* Start *
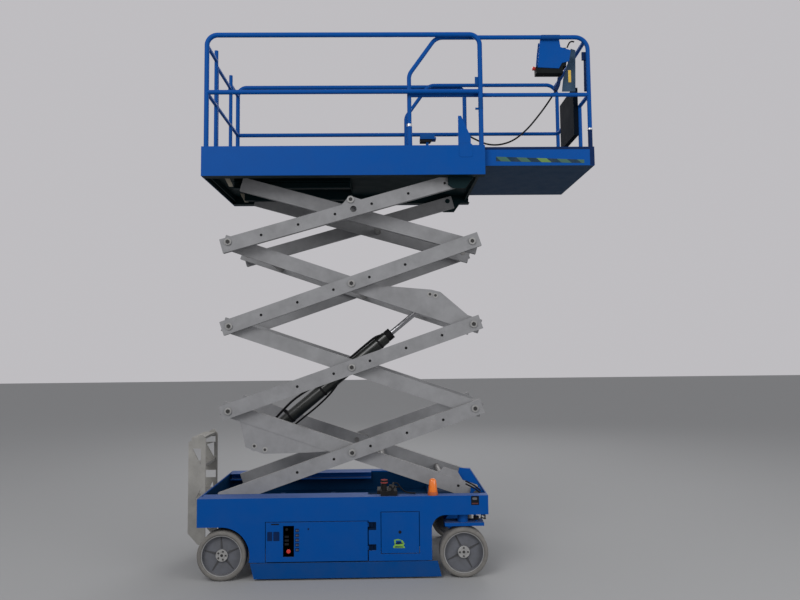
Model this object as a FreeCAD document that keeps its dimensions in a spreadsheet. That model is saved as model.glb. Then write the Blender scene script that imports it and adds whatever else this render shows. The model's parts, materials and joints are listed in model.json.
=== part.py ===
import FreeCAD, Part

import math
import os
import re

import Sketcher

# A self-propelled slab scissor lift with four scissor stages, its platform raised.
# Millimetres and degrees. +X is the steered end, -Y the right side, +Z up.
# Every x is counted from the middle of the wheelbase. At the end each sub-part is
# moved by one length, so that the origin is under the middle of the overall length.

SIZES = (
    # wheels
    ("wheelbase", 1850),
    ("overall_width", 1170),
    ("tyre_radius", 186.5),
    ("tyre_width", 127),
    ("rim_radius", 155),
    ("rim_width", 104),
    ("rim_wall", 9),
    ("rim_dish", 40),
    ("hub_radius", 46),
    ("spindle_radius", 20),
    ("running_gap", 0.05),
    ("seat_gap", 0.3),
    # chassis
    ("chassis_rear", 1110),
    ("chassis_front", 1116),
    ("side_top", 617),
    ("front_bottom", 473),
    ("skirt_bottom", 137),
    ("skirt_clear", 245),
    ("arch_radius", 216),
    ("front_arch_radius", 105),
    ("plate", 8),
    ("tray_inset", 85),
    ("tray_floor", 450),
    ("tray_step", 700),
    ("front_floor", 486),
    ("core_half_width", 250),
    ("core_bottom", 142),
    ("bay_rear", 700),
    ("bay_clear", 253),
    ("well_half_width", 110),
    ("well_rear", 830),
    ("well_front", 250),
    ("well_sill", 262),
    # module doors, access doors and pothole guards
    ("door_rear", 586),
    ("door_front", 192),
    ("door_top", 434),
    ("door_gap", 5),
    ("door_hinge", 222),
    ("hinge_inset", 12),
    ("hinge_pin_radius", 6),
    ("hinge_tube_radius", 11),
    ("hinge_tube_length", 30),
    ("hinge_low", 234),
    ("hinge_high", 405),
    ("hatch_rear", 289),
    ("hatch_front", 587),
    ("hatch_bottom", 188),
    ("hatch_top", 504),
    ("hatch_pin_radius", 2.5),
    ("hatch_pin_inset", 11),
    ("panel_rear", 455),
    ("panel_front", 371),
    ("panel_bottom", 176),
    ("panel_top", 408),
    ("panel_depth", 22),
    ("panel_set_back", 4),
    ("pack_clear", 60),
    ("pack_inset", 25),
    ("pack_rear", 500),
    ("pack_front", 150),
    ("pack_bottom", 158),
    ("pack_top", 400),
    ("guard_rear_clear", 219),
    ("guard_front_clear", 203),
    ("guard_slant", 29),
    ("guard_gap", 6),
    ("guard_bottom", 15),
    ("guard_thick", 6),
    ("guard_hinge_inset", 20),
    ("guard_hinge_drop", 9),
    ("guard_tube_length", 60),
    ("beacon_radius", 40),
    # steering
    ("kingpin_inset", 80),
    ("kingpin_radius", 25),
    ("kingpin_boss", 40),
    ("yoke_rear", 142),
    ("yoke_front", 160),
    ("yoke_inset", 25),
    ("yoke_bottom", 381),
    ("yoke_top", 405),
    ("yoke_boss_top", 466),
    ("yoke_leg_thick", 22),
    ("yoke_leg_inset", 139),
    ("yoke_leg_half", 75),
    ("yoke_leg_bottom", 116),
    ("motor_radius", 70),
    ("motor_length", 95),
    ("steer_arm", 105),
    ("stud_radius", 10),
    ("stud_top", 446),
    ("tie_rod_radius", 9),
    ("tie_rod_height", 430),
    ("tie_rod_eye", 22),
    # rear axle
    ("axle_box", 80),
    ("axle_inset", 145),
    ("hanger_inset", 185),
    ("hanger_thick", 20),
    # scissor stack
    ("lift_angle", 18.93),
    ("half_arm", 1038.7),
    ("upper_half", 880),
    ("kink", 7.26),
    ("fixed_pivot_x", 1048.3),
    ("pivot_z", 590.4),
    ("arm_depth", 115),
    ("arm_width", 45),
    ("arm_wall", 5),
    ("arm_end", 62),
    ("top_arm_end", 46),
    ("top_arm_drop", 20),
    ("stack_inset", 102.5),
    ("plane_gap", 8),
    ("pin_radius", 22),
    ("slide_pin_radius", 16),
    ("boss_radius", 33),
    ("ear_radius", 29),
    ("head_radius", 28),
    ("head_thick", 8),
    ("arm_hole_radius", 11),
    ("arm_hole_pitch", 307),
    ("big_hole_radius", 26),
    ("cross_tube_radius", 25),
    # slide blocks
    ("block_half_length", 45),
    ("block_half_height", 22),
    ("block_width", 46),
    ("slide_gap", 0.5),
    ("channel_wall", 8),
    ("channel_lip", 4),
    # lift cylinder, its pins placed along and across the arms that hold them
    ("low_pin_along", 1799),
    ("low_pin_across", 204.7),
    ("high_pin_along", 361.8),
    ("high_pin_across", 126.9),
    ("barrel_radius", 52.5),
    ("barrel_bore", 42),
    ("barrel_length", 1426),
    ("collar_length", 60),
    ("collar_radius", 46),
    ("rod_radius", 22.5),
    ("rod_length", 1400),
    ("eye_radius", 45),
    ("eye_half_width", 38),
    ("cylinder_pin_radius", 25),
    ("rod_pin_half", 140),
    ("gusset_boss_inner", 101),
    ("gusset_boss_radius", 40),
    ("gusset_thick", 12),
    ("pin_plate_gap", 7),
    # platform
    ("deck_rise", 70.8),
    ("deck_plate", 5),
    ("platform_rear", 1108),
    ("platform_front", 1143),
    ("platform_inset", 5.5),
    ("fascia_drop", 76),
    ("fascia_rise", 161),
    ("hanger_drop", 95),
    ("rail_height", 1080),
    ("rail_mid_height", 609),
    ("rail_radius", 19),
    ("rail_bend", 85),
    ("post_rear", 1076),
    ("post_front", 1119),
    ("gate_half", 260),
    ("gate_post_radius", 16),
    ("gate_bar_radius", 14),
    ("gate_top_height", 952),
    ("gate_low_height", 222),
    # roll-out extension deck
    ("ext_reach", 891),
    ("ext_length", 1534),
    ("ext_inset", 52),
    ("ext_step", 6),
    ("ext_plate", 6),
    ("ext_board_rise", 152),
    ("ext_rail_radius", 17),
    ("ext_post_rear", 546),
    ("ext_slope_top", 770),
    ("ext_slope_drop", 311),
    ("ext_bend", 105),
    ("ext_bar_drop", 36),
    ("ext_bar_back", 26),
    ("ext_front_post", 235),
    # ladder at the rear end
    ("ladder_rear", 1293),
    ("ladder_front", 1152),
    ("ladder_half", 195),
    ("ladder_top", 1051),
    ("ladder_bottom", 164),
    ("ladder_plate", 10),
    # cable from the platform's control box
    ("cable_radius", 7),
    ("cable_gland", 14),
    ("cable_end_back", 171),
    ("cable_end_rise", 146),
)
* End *
### Exercise objective
Extract from the material all lines containing the string "FreeCAD".

### Result below
Model this object as a FreeCAD document that keeps its dimensions in a spreadsheet. That model is saved as model.glb. Then write the Blender scene script that imports it and adds whatever else this render shows. The model's parts, materials and joints are listed in model.json.
import FreeCAD, Part